Red Lines, Aluminum Foil, and the Brand That Needed Both
I recently worked with one of my favorite long-term clients — a large, buttoned-up, excellent company full of genuinely impressive people — to build an internal department brand.
I've done this for them before. Many times. The process has always been smooth, professional, efficient. They trust outside experts. They follow their corporate brand structure. They don't waste time and neither do I. It's practically a love language!
But a year had passed since our last brand build together. A year in which I had done serious work on myself (not the therapy kind, though I'm sure that's overdue too) but on my client process. I had cut the fat, streamlined the delivery, sharpened the strategy. I was operating at a level I was genuinely proud of.
What I failed to notice was that while I had evolved, their internal dynamics around branding had not.
RED LINE #1
The mindset hadn't shifted. I saw it. I noted it. I filed it under "things I'll deal with later" and kept moving.
RED LINE #2
Which was the bigger one: the lead decision-maker would not be present when I presented the strategy, concepts, and direction for the brand.
I knew this was a problem. I said it was a problem, to myself, very quietly, while doing absolutely nothing about it. My fail point.
And I kept going.
Partly out of genuine care. I wanted to give this team something they could be proud of, something that actually represented who they were.
Partly because I have never — not once in my life — left something unfinished. My kids could tell you this. So could the aluminum foil I've wiped down and reused to keep pie crusts from over-browning. (Don't look at me like that. If it's a good sheet, it has more life in it, right?!)
So I pressed on. And what followed was the slow, steady dilution of a strong brand concept by a rotating cast of well-meaning people relaying feedback from a leader I never got to speak with directly. The strategy softened. The messaging blurred. The visuals — once sharp and intentional — got walked back toward comfortable, familiar, and forgettable.
We ended in the land of cliché. Population: every brand that's ever had "synergy" in its tagline.
And I couldn't shake the feeling that I'd watched a significant number of hours — and my client's budget — disappear into a process that never had the right conditions to succeed.
I'm a deeply anti-waste person.
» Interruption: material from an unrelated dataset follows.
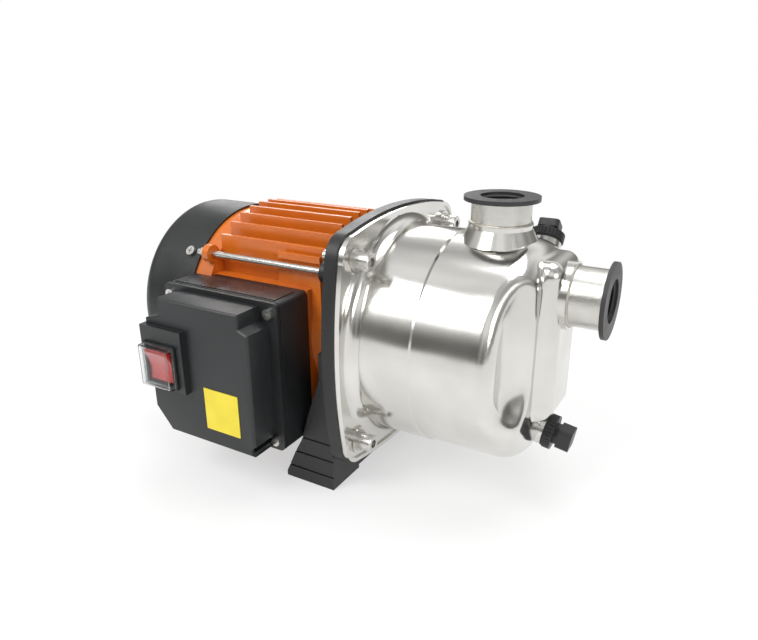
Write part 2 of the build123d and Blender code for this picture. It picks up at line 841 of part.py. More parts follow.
def ball_places(start):
    """The centres of one bearing's eight balls."""
    middle = start + bearing_width / 2
    return [(middle, y, shaft_height + z) for y, z in polar(ball_circle, 0, 8)]


with BuildPart() as bearing_balls:
    for start in bearing_starts:
        with Locations(*ball_places(start)):
            Sphere(ball_radius)
write(bearing_balls.part, "bearing_balls")
with BuildPart() as bearing_cages:
    for start in bearing_starts:
        middle = start + bearing_width / 2
        ring(middle - 4, middle + 4, ball_circle + 0.8, ball_circle - 0.8)
        with Locations(*ball_places(start)):
            Sphere(ball_radius + fit, mode=Mode.SUBTRACT)
write(bearing_cages.part, "bearing_cages")

with BuildPart() as wave_washer:
    ring(hub_wall, rear_bearing_x, bearing_outer - 0.3, 12.5)
write(wave_washer.part, "wave_washer")

# ---- stator ----------------------------------------------------------------
with BuildPart() as stator_core:
    ring(core_back, core_front, frame_bore, rotor_radius + air_gap)
    with BuildSketch(across(core_back)) as slots:
        with Locations(*polar(slot_circle, 0, slot_count)):
            Circle(slot_radius)
    extrude(slots.sketch, amount=core_length, mode=Mode.SUBTRACT)
write(stator_core.part, "stator_core")
with BuildPart() as windings:
    for start, end in ((core_back - 12, core_back - 0.3), (core_front + 0.3, core_front + 11)):
        ring(start, end, slot_circle + 11, slot_circle - 7)
    with BuildSketch(across(core_back - 1)) as strands:
        with Locations(*polar(slot_circle, 0, slot_count)):
            Circle(slot_radius - 0.1)
    extrude(strands.sketch, amount=core_length + 2)
write(windings.part, "windings")

# ---- switch box ------------------------------------------------------------
screw_places = [
    (x, z) for x in (box_left + 7, box_right - 7) for z in (box_bottom + 8, box_top - 8)
]
gland_radius = 10.0
gland_x = -70.0
lid_back = box_split - 1.0
cover_clear = cover_radius + 1.1
with BuildPart() as terminal_box_base:
    block((box_left, box_right), (box_split, box_back), (box_bottom, box_top))
    fillet(terminal_box_base.edges().filter_by(Axis.Y), radius=4)
    ring(box_left - 1, frame_back + 3, cover_clear, mode=Mode.SUBTRACT)
    for inner_left, inner_back in (
        (frame_back + 3 + box_wall, box_back - box_wall),
        (box_left + box_wall, -cover_clear - box_wall),
    ):
        block(
            (inner_left, box_right - box_wall),
            (box_split - 1, inner_back),
            (box_bottom + box_wall, box_top - box_wall),
            Mode.SUBTRACT,
        )
    for x, z in screw_places:
        post = Plane(origin=(x, box_split, z), x_dir=(1, 0, 0), z_dir=(0, 1, 0))
        ring(0, -cover_clear - box_split + 1, 5.4, plane=post)
    for x, z in screw_places:
        post = Plane(origin=(x, box_split, z), x_dir=(1, 0, 0), z_dir=(0, 1, 0))
        ring(0, 14, 1.9, mode=Mode.SUBTRACT, plane=post)
    under = Plane(
        origin=(gland_x, (box_back + box_split) / 2, box_bottom), x_dir=(1, 0, 0), z_dir=(0, 0, 1)
    )
    ring(-1, box_wall + 1, gland_radius - 2, mode=Mode.SUBTRACT, plane=under)
write(terminal_box_base.part, "terminal_box_base")

with BuildPart() as cable_gland:
    ring(-12, 0, gland_radius, 4.0, plane=under)
    ring(0, box_wall + 4, gland_radius - 2 - fit, 4.0, plane=under)
write(cable_gland.part, "cable_gland")

with BuildPart() as box_gasket:
    block((box_left + 1, box_right - 1), (lid_back, box_split), (box_bottom + 1, box_top - 1))
    block(
        (box_left + 14, box_right - 14),
        (lid_back - 1, box_split + 1),
        (box_bottom + 14, box_top - 14),
        Mode.SUBTRACT,
    )
    for x, z in screw_places:
        post = Plane(origin=(x, lid_back - 1, z), x_dir=(1, 0, 0), z_dir=(0, 1, 0))
        ring(0, 3, 2.2, mode=Mode.SUBTRACT, plane=post)
write(box_gasket.part, "box_gasket")

lid_plate = 3.0
lid_front = lid_back - lid_plate
boss_front = box_front - 5
boss_x = (box_left, -74.0)
boss_z = (78.0, 127.0)
front_side = Plane(origin=(0, lid_front, 0), x_dir=(1, 0, 0), z_dir=(0, -1, 0))
inset_x, inset_z = 15.0, 14.0
with BuildPart() as terminal_box_cover:
    block((box_left, box_right), (lid_front, lid_back), (box_bottom, box_top))
    fillet(terminal_box_cover.edges().filter_by(Axis.Y), radius=4)

    def lid_outline(grow):
        """The raised part of the cover, stepped in at three corners to clear the screws."""
        left, right = box_left + 1 + grow, block_right - grow
        low, high = block_bottom + grow, block_top - grow
        Polyline(
            (left + inset_x, low),
            (right, low),
            (right, high - inset_z),
            (right - 8, high - inset_z + 3),
            (right - 8, high),
            (left + inset_x, high),
            (left + inset_x, high - inset_z),
            (left, high - inset_z - 4),
            (left, low + inset_z + 4),
            (left + inset_x, low),
            close=True,
        )

    with BuildSketch(front_side) as raised:
        with BuildLine():
            lid_outline(0)
        make_face()
    extrude(raised.sketch, amount=lid_front - box_front)
    chamfer(terminal_box_cover.faces().sort_by(Axis.Y)[0].edges(), length=1.2)
    block(boss_x, (boss_front, lid_front), boss_z)
    with BuildSketch(front_side.offset(-lid_plate)) as hollow:
        with BuildLine():
            lid_outline(2.5)
        make_face()
    extrude(
        hollow.sketch, amount=lid_plate + lid_front - box_front - 2.5, mode=Mode.SUBTRACT
    )
    block(
        (switch_x - 14, switch_x + 14),
        (boss_front - 1, lid_back + 1),
        (switch_z - 15, switch_z + 15),
        Mode.SUBTRACT,
    )
    for x, z in screw_places:
        post = Plane(origin=(x, boss_front, z), x_dir=(1, 0, 0), z_dir=(0, 1, 0))
        ring(0, lid_back - boss_front, 2.2, mode=Mode.SUBTRACT, plane=post)
        ring(0, lid_front - boss_front, 4.6, mode=Mode.SUBTRACT, plane=post)
write(terminal_box_cover.part, "terminal_box_cover")

with BuildPart() as box_cover_screws:
    for x, z in screw_places:
        post = Plane(origin=(x, lid_front, z), x_dir=(1, 0, 0), z_dir=(0, 1, 0))
        ring(-2.6, 0, 3.9, plane=post)
        ring(0, 12, 1.9 - fit, plane=post)
        with BuildSketch(post.offset(-2.6)) as cross:
            Rectangle(4.2, 1.0)
            Rectangle(1.0, 4.2)
        extrude(cross.sketch, amount=1.4, mode=Mode.SUBTRACT)
write(box_cover_screws.part, "box_cover_screws")

bezel_front = boss_front - 2
pivot_y = boss_front + 2
with BuildPart() as switch_frame:
    block(
        (switch_x - 16, switch_x + 16),
        (bezel_front, boss_front),
        (switch_z - 17, switch_z + 17),
    )
    block(
        (switch_x - 13.8, switch_x + 13.8),
        (boss_front, boss_front + 26),
        (switch_z - 14.8, switch_z + 14.8),
    )
    block(
        (switch_x - 12, switch_x + 12),
        (bezel_front - 1, boss_front + 14),
        (switch_z - 13.6, switch_z + 13.6),
        Mode.SUBTRACT,
    )
write(switch_frame.part, "switch_frame")

rocker_lean = math.radians(rocker_tilt)
rocker_plane = Plane(
    origin=(switch_x - 11.7, pivot_y, switch_z),
    x_dir=(0, math.cos(rocker_lean), math.sin(rocker_lean)),
    z_dir=(1, 0, 0),
)
with BuildPart() as switch_rocker:
    with BuildSketch(rocker_plane) as wedge:
        with BuildLine():
            ThreePointArc((-5, -12), (-2.6, 0), (-5, 12))
            Polyline((-5, 12), (4, 10), (9.5, 2), (9.5, -2), (4, -10), (-5, -12))
        make_face()
    extrude(wedge.sketch, amount=23.4)
write(switch_rocker.part, "switch_rocker")

hood_front = bezel_front - 6
with BuildPart() as switch_hood:
    block(
        (switch_x - 15, switch_x + 15), (hood_front, bezel_front), (switch_z - 16, switch_z + 16)
    )
    fillet(switch_hood.faces().sort_by(Axis.Y)[0].edges(), radius=2)
    block(
        (switch_x - 14, switch_x + 14),
        (hood_front + 1, bezel_front),
        (switch_z - 15, switch_z + 15),
        Mode.SUBTRACT,
    )
write(switch_hood.part, "switch_hood")

inner_back = box_back - box_wall
can_radius = 16.0
can_length = 64.0
can_back = frame_back + 3 + box_wall + 2
can_z = 64.0
can_plane = Plane(
    origin=(0, inner_back - can_radius - 2.5, can_z), x_dir=(0, 1, 0), z_dir=(1, 0, 0)
)
with BuildPart() as capacitor:
    ring(can_back, can_back + can_length, can_radius, plane=can_plane)
    ring(can_back + can_length, can_back + can_length + 4, can_radius - 3, plane=can_plane)
write(capacitor.part, "capacitor")
with BuildPart() as capacitor_clip:
    clip = (can_back + can_length / 2 - 6, can_back + can_length / 2 + 6)
    ring(*clip, can_radius + 1.5, can_radius, plane=can_plane)
    block(clip, (inner_back - 3, inner_back), (can_z - 12, can_z + 12))
    ring(clip[0] - 1, clip[1] + 1, can_radius, mode=Mode.SUBTRACT, plane=can_plane)
write(capacitor_clip.part, "capacitor_clip")
with BuildPart() as terminal_block:
    block((-62, -24), (inner_back - 14, inner_back), (110, 128))
    for i in range(4):
        block(
            (-60 + 9 * i, -54 + 9 * i), (inner_back - 15, inner_back - 8), (114, 124), Mode.SUBTRACT
        )
write(terminal_block.part, "terminal_block")

with BuildPart() as rating_plate:
    block((box_left + 6, box_right - 6), (box_split + 2, box_back - 8), (box_top, box_top + 0.6))
write(rating_plate.part, "rating_plate")
with BuildPart() as noise_label:
    block((-60, -28), (box_front - 0.5, box_front), (53, 86))
write(noise_label.part, "noise_label")
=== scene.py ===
"""Shallow well jet pump: polished steel pump end, lantern bracket, finned motor and switch box."""

import math

import bmesh
import bpy
from mathutils import Matrix, Vector


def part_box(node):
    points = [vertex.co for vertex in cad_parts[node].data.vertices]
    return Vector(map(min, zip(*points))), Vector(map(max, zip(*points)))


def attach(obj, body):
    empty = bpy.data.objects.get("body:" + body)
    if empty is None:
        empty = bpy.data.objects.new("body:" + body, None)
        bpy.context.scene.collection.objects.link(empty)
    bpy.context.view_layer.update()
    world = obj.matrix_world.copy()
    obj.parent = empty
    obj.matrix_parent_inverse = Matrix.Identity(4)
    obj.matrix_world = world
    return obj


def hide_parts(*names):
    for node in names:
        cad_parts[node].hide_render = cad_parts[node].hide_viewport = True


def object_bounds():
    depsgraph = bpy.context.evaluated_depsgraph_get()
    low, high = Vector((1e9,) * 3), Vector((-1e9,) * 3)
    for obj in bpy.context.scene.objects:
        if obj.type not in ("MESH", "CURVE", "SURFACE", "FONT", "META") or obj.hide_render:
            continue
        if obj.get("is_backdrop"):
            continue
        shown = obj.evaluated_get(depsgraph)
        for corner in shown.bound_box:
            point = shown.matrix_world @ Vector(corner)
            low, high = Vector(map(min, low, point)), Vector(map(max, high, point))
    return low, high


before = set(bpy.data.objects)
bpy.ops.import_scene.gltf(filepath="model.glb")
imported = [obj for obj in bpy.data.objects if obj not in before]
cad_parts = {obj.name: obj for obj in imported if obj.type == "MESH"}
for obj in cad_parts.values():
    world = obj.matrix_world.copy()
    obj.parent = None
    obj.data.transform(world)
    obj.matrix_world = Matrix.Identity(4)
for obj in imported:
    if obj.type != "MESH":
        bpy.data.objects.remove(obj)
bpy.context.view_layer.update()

# ---- camera ----------------------------------------------------------------
# The camera stands low in front of the suction port, close to the pump, so the
# near end looks large. Its lens is set for a frame 758 wide and 640 high.
camera_turn, camera_rise, camera_roll = math.radians(30.29), math.radians(20.33), math.radians(-0.22)
camera_place = Vector((0.2693, -0.4364, 0.2988))
sensor_width = 36.0
focal_share = 0.8706

level = Vector((math.cos(camera_turn), math.sin(camera_turn), 0))
back = Vector(
    (
        math.sin(camera_turn) * math.cos(camera_rise),
        -math.cos(camera_turn) * math.cos(camera_rise),
        math.sin(camera_rise),
    )
)
upright = back.cross(level)
across = math.cos(camera_roll) * level + math.sin(camera_roll) * upright
above = math.cos(camera_roll) * upright - math.sin(camera_roll) * level
camera_data = bpy.data.cameras.new("camera")
camera_data.sensor_width = sensor_width
camera_data.lens = sensor_width * focal_share
camera_data.clip_start = 0.01
camera = bpy.data.objects.new("camera", camera_data)
camera_turned = Matrix((across, above, back)).transposed().to_4x4()
camera.matrix_world = Matrix.Translation(camera_place) @ camera_turned
bpy.context.scene.collection.objects.link(camera)
bpy.context.scene.camera = camera
bpy.context.scene.view_settings.view_transform = "Standard"


# ---- pump shell ------------------------------------------------------------
# The drum, its nose and the flange are one pressed sheet of stainless steel,
# polished after welding. Fine polishing lines and soft dents break its shine.
line_share = 0.03
wave_share = 1.6
grain_share = 0.02


def node_group(name, inputs, outputs):
    """A shader node group with named sockets, and its two end nodes."""
    group = bpy.data.node_groups.new(name, "ShaderNodeTree")
    for label, kind, value in inputs:
        socket = group.interface.new_socket(label, in_out="INPUT", socket_type=kind)
        socket.default_value = value
    for label, kind in outputs:
        group.interface.new_socket(label, in_out="OUTPUT", socket_type=kind)
    return group, group.nodes.new("NodeGroupInput"), group.nodes.new("NodeGroupOutput")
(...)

My family will confirm this is both a virtue and a personality trait that comes up a lot. I wash and reuse plastic bags. I return gifts people don't love so the money doesn't go to waste. And after a year of working hard to build a leaner, sharper process, one that protects both my time and my client's investment, I sat with the uncomfortable awareness that I had ignored every signal pointing toward a different outcome.
These RED LINES I've developed aren't ego. They're not inflexibility. They're the product of experience — the same kind of experience that makes you, as an expert in your own field, worth hiring in the first place.
Here's where it gets relevant to you:
When you hire a branding expert and they start asking questions that feel like they're "not about the logo" — about your audience, your positioning, your decision-making process, who needs to be in the room, even about the services you offer — that's not filler. That's the work. That's where the real brand lives.
And when a branding expert worth their rate sets a process and holds a line, it's not because they're being difficult. It's because that process is the foil. It's there to protect what's underneath, (your time, your budget, your brand) from the slow drip of scope creep, unclear ownership, and decisions made by people three steps removed from the vision. Let the foil do its job, and you get a clean result. Pull it back too soon, and you're scrubbing the pan.
The lesson I took from this — one I should've already known and chose to temporarily ignore — is that my process exists to protect everyone at the table. When I'm approaching a RED LINE, walking past it out of politeness or persistence doesn't serve my client. It just costs both of us something we can't get back.
For me, that lesson is now permanently in the "do not repeat" column.
For you: if you're considering hiring someone to help build your brand, and they tell you they need access to the decision-maker — believe them. That's not a power move. That's the process working exactly as it should.